High Entropy Oxides with Spinel Structure for Energy Storage Applications

Abstract

To satisfy ever-growing energy demands in modern society, researchers are eager to synthesize functional and tailorable materials. In recent years, a new class material with the potential of exceptional properties, high entropy alloy (HEA), was discovered. Moreover, the concept of HEA has extended to the ceramic system, and a new class of oxide has been proposed, so-called high entropy oxide (HEO). In 2015, Rost et al. reported a equimolar oxide with a single rocksalt phase, (Mg0.2Co0.2Ni0.2Cu0.2Zn0.2)O, and successfully proved that high configurational entropy is the driven force of stabilizing the structure at high temperature. Further studies regarding functional properties of (Mg0.2Co0.2Ni0.2Cu0.2Zn0.2)O are also conducted, such as magnetic, optical, catalyst, and electrochemical properties.
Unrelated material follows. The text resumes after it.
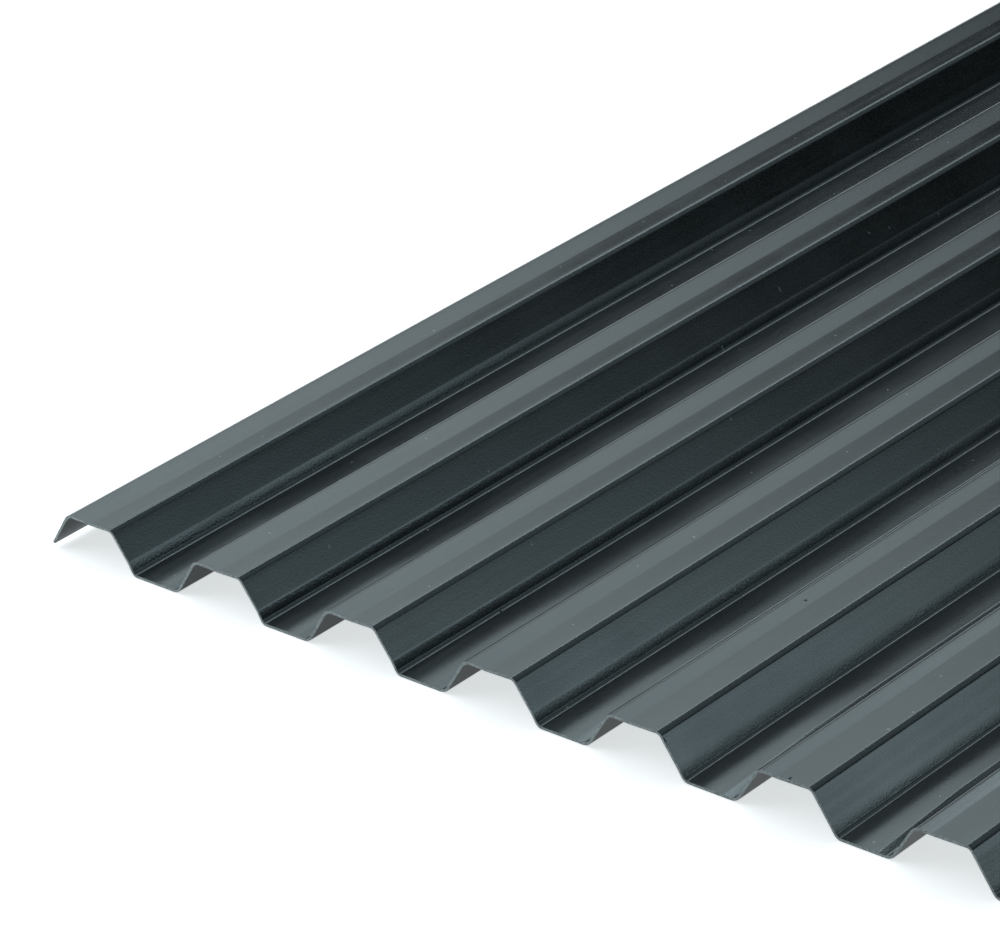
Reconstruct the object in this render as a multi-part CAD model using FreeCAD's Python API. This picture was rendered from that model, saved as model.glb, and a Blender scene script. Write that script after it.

In 2018, Sarkar et al. have reported that (Mg0.2Co0.2Ni0.2Cu0.2Zn0.2)O demonstrated outstanding cyclic retention and high capacity as anode material of lithium-ion batteries. Besides, they proposed that high-entropy effect resulted in good cyclic stability, and each cation presents in the bulk tailored electrochemical properties.In this study, a spinel-structured HEO was first synthesized and characterized . Moreover, this spinel-structured HEO was utilized as anode material for lithium-ion battery and demonstrate high capacity (~500 mAh g-1), well cyclic stability with high coulombic efficiency (~100%) over 100 cycles. To investigate the storage mechanism of HEO, in operando X-ray diffraction and in operando X-ray absorption spectroscopy were utilized during charging and discharging. Even though there is no structural change, the valance state of each element changed obviously during lithiation and delithiation. Moreover, in operando transition X-ray microscopy investigation was conducted to observe the volume change during charging and discharging processes. Furthermore, the role of each element in energy storage was also investigated in this study. According to its cyclic stability, high capacity, and tailorable property, this spinel-structured HEO is a promising candidate for the energy storage in the future.